Your shadow is longest in the early morning and in the late afternoon. In the afternoon, when the sun is directly above you, your shadow leaves your side for a little while. The sun makes the longest shadows at the beginning and at the end of the day because at that time, the sun is lowest in the sky and aimed at the sides of the various things on the earth. When the sun is directly above you, there is little or no shadow because the light from the sun is falling upon you from all the sides and there is hardly any dark region. Make a teaching page for a younger child to understand this process. Send this to the EY coordinator in your building.
A long time ago, people observed the way shadows were formed by the sun and utilized this principle in making the world’s most primitive clocks, the sundials. Learn about sundials by watching this video. Make your own sundial and take pictures of it doing its job. Send a picture to the EY coordinator in your building.
The primary purpose of descriptive writing is to describe a person, place or thing in such a way that a picture is formed in the reader’s mind. Capturing an event through descriptive writing involves paying close attention to the details by using all of your five senses.
Watch this TedEd Video.
In the video, the narrator describes the characteristics of descriptive writing and gives several examples. To review . .
1. Good descriptive writing includes many vivid sensory details that paint a picture and appeals to all of the reader’s senses of sight, hearing, touch, smell and taste when appropriate. Descriptive writing may also paint pictures of the feelings the person, place or thing invokes in the writer.
2. Good descriptive writing often makes use of figurative language such as analogies, similes and metaphors to help paint the picture in the reader’s mind.
3. Good descriptive writing uses precise language. General adjectives, nouns, and passive verbs do not have a place in good descriptive writing. Use specific adjectives and nouns and strong action verbs to give life to the picture you are painting in the reader’s mind.
4. Good descriptive writing is organized. Some ways to organize descriptive writing include: chronological (time), spatial (location), and order of importance. When describing a person, you might begin with a physical description, followed by how that person thinks, feels and acts.

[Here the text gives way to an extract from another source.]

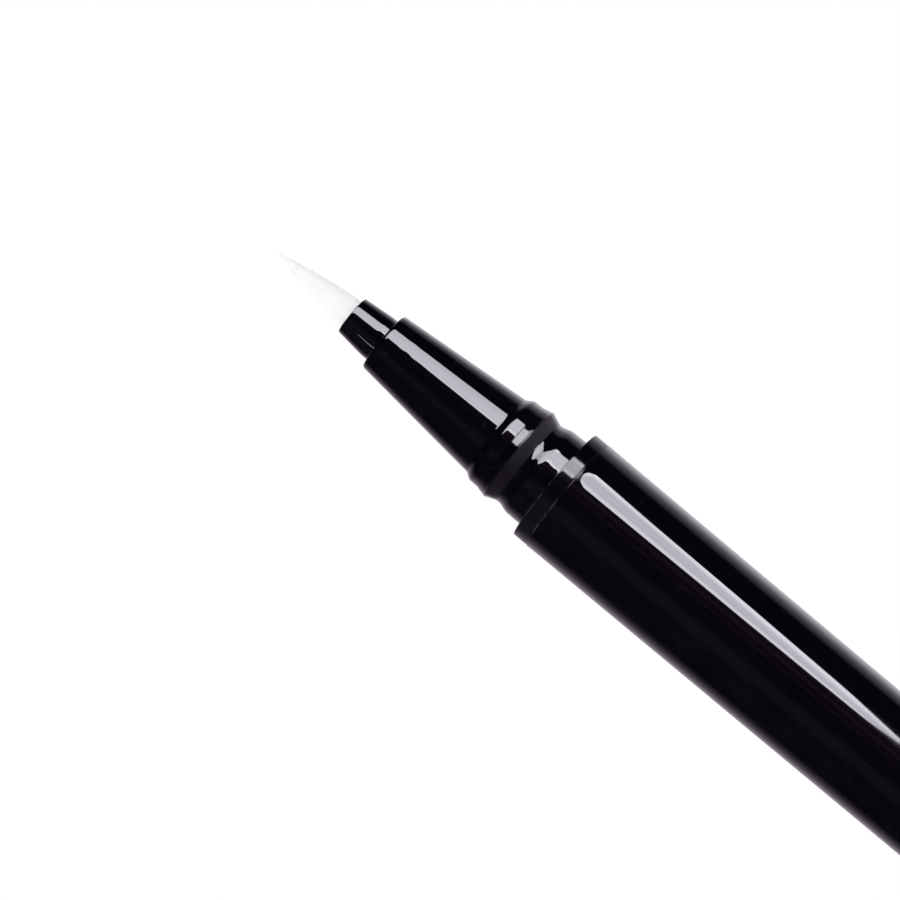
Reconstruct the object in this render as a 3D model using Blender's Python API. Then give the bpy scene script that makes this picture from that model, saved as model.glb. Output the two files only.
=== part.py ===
"""Brush pen for liquid eyeliner, fed by turning its tail. It stands on the tail, brush up.

Metres, +Z up. The origin is the middle of the flat tail, and every axis of motion is the Z axis.
"""

import math

import bmesh
import bpy
from mathutils import Vector

# Barrel, with the ring on its front edge
BARREL_LENGTH = 0.0654
BARREL_DIAMETER = 0.0106
BARREL_DRAFT = 0.00024
BARREL_WALL = 0.00066
BARREL_FRONT_ROUND = 0.00025
BARREL_LIP_LENGTH = 0.0008
BARREL_LIP_MARGIN = 0.00025
RING_LENGTH = 0.00136
RING_STEP = 0.00003

# Knob at the tail, and the gap that lets it turn
KNOB_LENGTH = 0.0240
KNOB_STEP = 0.00006
KNOB_TAPER = 0.0001
KNOB_WALL = 0.0009
KNOB_END_WALL = 0.0012
KNOB_END_ROUND = 0.0005
KNOB_GROOVE_DEPTH = 0.00015
KNOB_GROOVE_LENGTH = 0.0012
TURNING_GAP = 0.0003

# Neck collar: lengths from the ring's front up to the seam with the nose cone
NECK_LENGTH = 0.0016
NECK_FLARE = 0.00004
WAIST_LENGTH = 0.00115
WAIST_DEPTH = 0.00027
WAIST_FLOOR_LENGTH = 0.00015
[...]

Give it a try! For the following sentences, rewrite it using rich descriptive languages. Keep the five senses in mind. You can use the following and rewrite each OR use one as a prompt and write a descriptive paragraph or story story.
Sight – The girls went to the city park.
Sound/Hearing – We went to the stadium to watch our favorite team.
Smell – The waitress brought our food to the table.
Taste – My grandma made us cookies.
Touch – I walked to school this morning not knowing they had called a snow day.